American entrepreneur, venture capitalist and philanthropist

Herman Fialkov (23 March 1922 – 21 February 2012) was an American entrepreneur, venture capitalist, and philanthropist. He is best known for co-founding the General Transistor Corp. in 1954, a technology company that became a pioneer of microchips. He graduated from New York University Tandon School of Engineering, formerly known as the Polytechnic Institute of New York University.

==Life and career==
He was born on 23 March 1922 in Brooklyn, New York the son of two Jewish immigrants, Pearl (née Heinish) and Isidore Fialkov. Growing up on welfare during the Great Depression, he delivered milk before school to earn money for the family.

He served in the U.S. Army during World War II, earning the Bronze Star Medal with two Oak leaf clusters during the Battle of the Bulge. Thanks to the G.I. Bill he was able to earn a bachelor's degree in administrative engineering from the Polytechnic University of New York in 1951. He worked at Emerson Radio from 1946–1947, Mutual Broadcasting System from 1947-1949 and the Radio Receptor Company from 1949 - 1954.
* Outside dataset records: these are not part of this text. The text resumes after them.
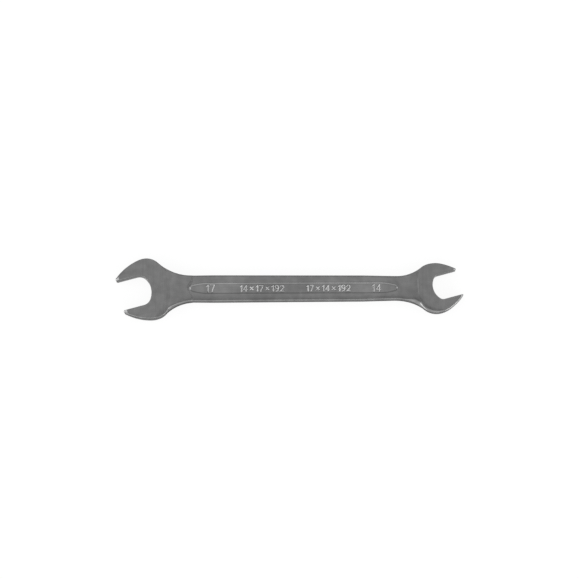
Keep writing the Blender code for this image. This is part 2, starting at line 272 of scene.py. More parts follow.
class WrenchSizes(bpy.types.PropertyGroup):
    """Sizes of the wrench."""

    overall: length("Overall length", "Length from jaw tip to jaw tip", HIGHEST.x - LOWEST.x - TIP_CLEARANCE)
    angle: FloatProperty(name="Jaw angle", description="Turn of both jaws from the shank",
                         default=jaw_angle(), subtype="ANGLE")
    large_opening: length("Large opening", "Distance between the large jaw's flats", jaw_opening("large"))
    large_width: length("Large head width", "Width across the large head", 0.03428)
    large_thickness: length("Large head thickness", "Thickness of the large head", HIGHEST.z - LOWEST.z)
    small_opening: length("Small opening", "Distance between the small jaw's flats", jaw_opening("small"))
    small_width: length("Small head width", "Width across the small head", 0.0281)
    small_thickness: length("Small head thickness", "Thickness of the small head",
                            HIGHEST.z - LOWEST.z - 2 * MOUNTS["small_head_underside"]["pos_m"][2])
    outer_edge: length("Outer edge", "Radius of the heads' outer edges", 0.00075)
    slot_edge: length("Slot edge", "Radius of the edges along the slots", 0.00014)
    shank_thickness: length("Shank thickness", "Thickness of the shank", 0.0048)
    recess_width: length("Recess width", "Width of the long recess", 0.0065)
    recess_depth: length("Recess depth", "Depth of the long recess", 0.0005)
    number_height: length("Number height", "Height of the raised numbers", 0.0039)
    number_rise: length("Number rise", "How far the numbers stand out of the recess", 0.00034)


class SteelLook(bpy.types.PropertyGroup):
    """Colours and surface of the steel."""

    ground: colour("Ground steel", "Colour of the ground faces", "#777777")
    forged: colour("Forged steel", "Colour of the shank and the edges", "#767676")
    broached: colour("Broached steel", "Colour of the walls of the slots", "#888888")
    # The rubbed colour is real wear on edges and numbers; it is also the colour of the painted glint at the
    # jaw tips and partly a painted highlight on the numbers' tops
    rubbed: colour("Rubbed steel", "Colour of high spots rubbed bright", "#c4c4c4")
    grazing: colour("Grazing tint", "Share of the mirrored light a face keeps seen from low down", "#909090")
    wall_grazing: colour("Grazing tint of walls", "The same share for upright walls", "#b4b4b4")
    ground_roughness: share("Ground roughness", "Roughness of the ground faces", 0.26)
    forged_roughness: share("Forged roughness", "Roughness of the shank and the edges", 0.26)
    streak_spacing: length("Streak spacing", "Distance between grinding streaks", 0.0006)
    streak_length: length("Streak length", "Length of a grinding streak", 0.0140)
    grain_size: length("Grain size", "Size of the grain on forged steel", 0.0004)
    cloud_size: length("Cloud size", "Size of the wide patches of tone", 0.0140)
    cloud_tone: share("Cloud tone", "Change of tone in the wide patches", 0.10)
    spot_size: length("Spot size", "Size of the small patches of tone", 0.0035)
    spot_tone: share("Spot tone", "Change of tone in the small patches", 0.07)
    scratch_length: length("Scratch length", "Length of a light scratch", 0.0120)
    scratch_width: length("Scratch width", "Width of a light scratch", 0.00016)
    scratch_tone: share("Scratch tone", "How much lighter a scratch is", 0.12)
    # Painted highlight: how much lighter the ends of the recess floor are painted
    painted_recess_sheen: share("Pale tone", "How much lighter the ends of the recess are", 0.14)
    # Painted shade at the small head's step, on its face and neck; at the large head, painted shade on the
    # face and painted light on the neck
    small_step_painted_shade: share("Small step tone", "How much darker the steel is at the small head's step", 0.10)
    large_step_painted_shade_and_light: share("Large step tone", "How much darker the large face and lighter its neck is", 0.05)
    wave_depth: length("Wave depth", "Depth of the waves of the forged surface", 0.00002)


class StudioLook(bpy.types.PropertyGroup):
    """Floor, lamps and camera."""

    floor: colour("Floor", "Colour of the floor", "#fafafa")
    world_level: share("World level", "Brightness of the surroundings", 0.66, 4.0)
    view_width: length("View width", "Width of the view at the wrench", 0.32048)
    camera_distance: length("Camera distance", "Distance from the camera to the wrench", 1.0)
    elevation: FloatProperty(name="Elevation", description="Height angle of the camera",
                             default=math.radians(80.0), subtype="ANGLE")
    roll: FloatProperty(name="Roll", description="Turn of the camera about its own axis",
                        default=math.radians(-0.2), subtype="ANGLE")


class Round(NamedTuple):
    """One arc of an outline: material lies inside a positive radius and outside a negative one.

    Meeting is the rim on the way from the round before, where that isn't the mean of both.
    """

    centre: complex
    radius: float
    rim: Rim = Rim()
    meeting: Rim = None


class Outline(NamedTuple):
    """Closed outline: points, their outward normals, and rim sizes as rows with a value for each point."""

    point: np.ndarray
    normal: np.ndarray
    rim: np.ndarray


# A head points along +X where its direction is +1, and setbacks are measured back from its centre
Head = namedtuple("Head", ("name", "centre", *OWN_SIZES, *COMMON_SIZES, *HEAD_PLANS))


def heads(sizes):
    """Large and small head, moved along X until their jaw tips end at half the overall length."""
    made = []
    for which, name in enumerate(("large", "small")):
        values = {size: pair[which] for size, pair in HEAD_PLANS.items()}
        values.update((size, getattr(sizes, f"{name}_{size}")) for size in OWN_SIZES)
        values.update((size, getattr(sizes, size)) for size in COMMON_SIZES)
        head = Head(name=name, centre=complex(0.0, -values["centre_drop"]), **values)
        tip = (outline(face_rounds(head)).point.real * head.direction).max()
        x = head.direction * (sizes.overall / 2 - tip)
        made.append(head._replace(centre=complex(x, head.centre.imag)))
    return made


def along_slot(head, along, across):
    """Plan point given along and across a head's slot, measured from the head's centre."""
    return head.centre + head.direction * complex(along, across) * cmath.rect(1.0, head.angle)


def x_behind(head, setback):
    """X of a place at a setback behind a head's centre."""
    return head.centre.real - head.direction * setback


def circles_meet(first, first_distance, second, second_distance):
    """Point at the two distances from two points, on the right of the line from first to second."""
    gap = second - first
    span = abs(gap)
    along = (first_distance ** 2 - second_distance ** 2 + span ** 2) / (2 * span)
    aside = math.sqrt(max(0.0, first_distance ** 2 - along ** 2))
    return first + gap / span * complex(along, -aside)


def shoulder(head, side):
    """Round at the back of the head, by the neck. Side is +1 on the side that the slot is turned to."""
    across = side * (head.width / 2 - head.shoulder_radius)
    rim = Rim(head.outer_edge, head.outer_edge) if side * head.direction > 0 else head.back_rim
    return Round(along_slot(head, 0.0, across), head.shoulder_radius, rim)


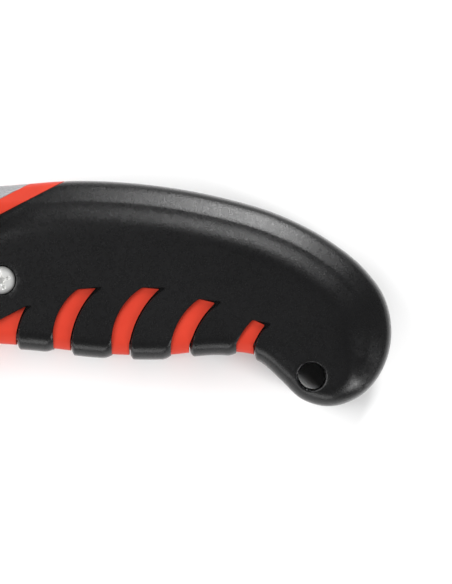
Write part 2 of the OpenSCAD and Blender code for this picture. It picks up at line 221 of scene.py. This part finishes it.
def nearest_on(path, closed, q):
    """Distance from each point of q to the path, and the nearest segment's index and fraction."""
    a = path[:, :2]
    b = np.roll(a, -1, 0)
    if not closed:
        a, b = a[:-1], b[:-1]
    ab = b - a
    size = (ab**2).sum(1)
    best = [np.empty(len(q)), np.empty(len(q), int), np.empty(len(q))]
    for start in range(0, len(q), 2000):
        part = q[start:start + 2000, None, :]
        t = (((part - a) * ab).sum(2) / size).clip(0, 1)
        gap = np.linalg.norm(part - (a + t[..., None] * ab), axis=2)
        i = gap.argmin(1)
        rows = np.arange(len(i))
        best[0][start:start + 2000] = gap[rows, i]
        best[1][start:start + 2000] = i
        best[2][start:start + 2000] = t[rows, i]
    return best


def is_inside(polygon, q):
    """True for the points of q that are inside a closed polygon."""
    x, y = q[:, 0], q[:, 1]
    hit = np.zeros(len(q), bool)
    last = polygon[-1]
    for p in polygon:
        crosses = (p[1] > y) != (last[1] > y)
        if crosses.any():
            hit ^= crosses & (x < (last[0] - p[0]) * (y - p[1]) / (last[1] - p[1] + 1e-12) + p[0])
        last = p
    return hit


def ahead(q):
    """How far a point is ahead of the rubber's front edge."""
    return -q[:, 0] * math.sin(EDGE_SLOPE) + (q[:, 1] - EDGE_Y) * math.cos(EDGE_SLOPE)


def smooth_step(x):
    x = np.clip(x, 0, 1)
    return x * x * (3 - 2 * x)


def smooth_min(a, b, k):
    h = np.clip(0.5 + 0.5 * (b - a) / k, 0, 1)
    return b * (1 - h) + a * h - k * h * (1 - h)


def seat_of(mix):
    """Distance from the outline where the rim meets the low front part of the handle."""
    return SPINE_SEAT * (1 - mix) + BELLY_SEAT * mix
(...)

In 1954 he co-founded General Transistor Corporation, a technology company that became a pioneer of microchips. When General Transistor merged with General Instrument Corp. in 1960, Fialkov convinced General Instrument's leadership to venture into cable television, purchasing Jerrold Electronics – a company that ultimately evolved into Comcast.

In 1968, Fialkov founded his own venture capital firm, Geiger and Fialkov and also set up several others, including Aleph Null and Polyventures. He served as a partner in the Jericho-based venture capital firm Newlight Associates until 2004. In his more than 40 years in venture capital, Fialkov provided investments that helped finance the startup or early development of many international tech companies including Intel, Teledyne and Long Island-based Envision, Standard Microsystems and Globecomm Systems.

In 1999, global accounting firm Ernst & Young honored Fialkov with a lifetime achievement award for entrepreneurship. In 2004, the Long Island Capital Alliance named an annual award after him.

In 1942, he married the former Elaine Dampf (died 1998). They had two children, Carol and Jay.